Each search results page is potentially made up of many data modules sintered together from calls to the Bing API, our own Solr indexes, a MySQL cluster, and a Redis cache. A small latency problem with any one of them can propagate through the system to create much larger problems, so we want to have a deep knowledge of how each subsystem behaves throughout the day under various circumstances. We were already monitoring the availability of all these services with Opsview, but we had no insight into their performance over time. Whenever we sensed a problem (“Is one of the Solr indexes getting slow?”), we would liberally apply ssh, tail -f, and grep to try to see what was going on. This seemed like a good use case for Hive, so in the case of Solr, for example, we threw the compressed log files into HDFS, wrote a simple SerDe regular expression to define rows in a Hive table partitioned by date, and built a view on top of that for easy manipulation of extracted columns such as the Solr index name and the hour of day. Hive makes it trivially easy to do some fairly sophisticated aggregate analysis on the response times for each Solr index, such as generating a distribution histogram, or calculating the pth percentile.
Some of these Hive queries are not run very often— perhaps just a few times a month— so we don’t want to spend time building them into our test-driven Rails analytics framework. On the other hand, they are complex enough that we don’t want to rewrite them every time we want to use them.
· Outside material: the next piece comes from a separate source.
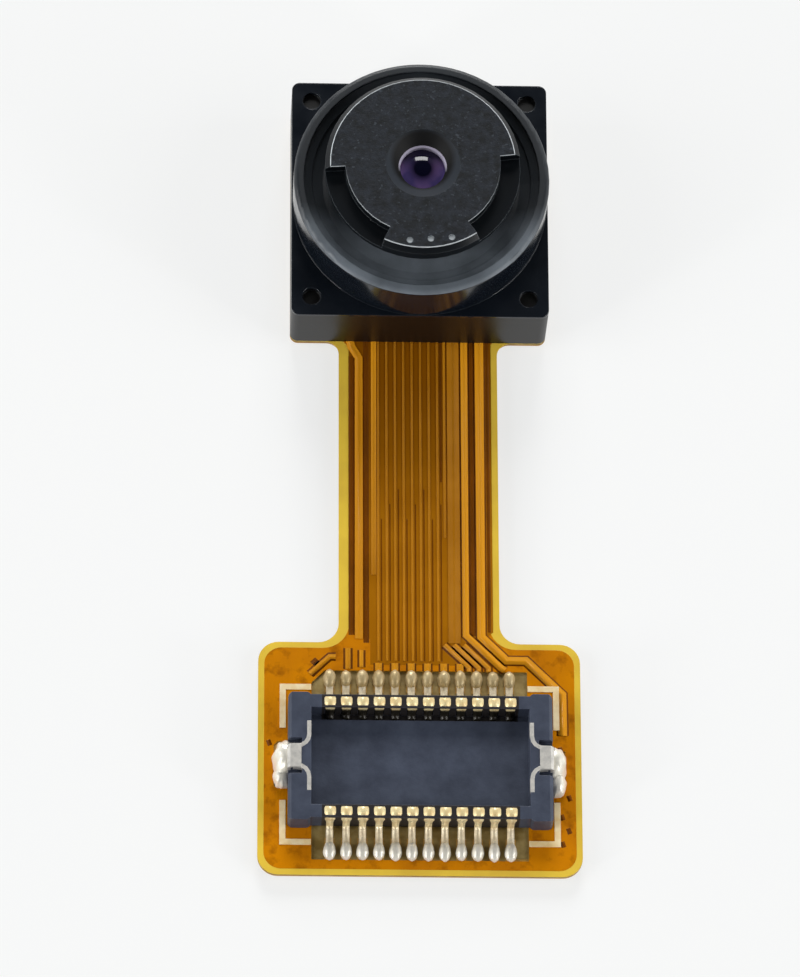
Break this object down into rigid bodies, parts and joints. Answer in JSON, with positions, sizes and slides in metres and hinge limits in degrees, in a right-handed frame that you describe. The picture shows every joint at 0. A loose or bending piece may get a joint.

For these cases, we use Beeswax in HUE to save off parameterized queries that can then be shared among engineers or analysts to run on an ad hoc basis.
In the space of a few months, we’ve gone from having a brittle and hard-to-scale RDBMS-based analytics platform to a much more agile Hadoop-based system that was designed to scale intrinsically. We continue to see our Hadoop usage grow in scope with each new data source we add, and it’s clear that we’ll be relying on it more and more in the future as the suite of tools and resources around Hadoop grows and matures.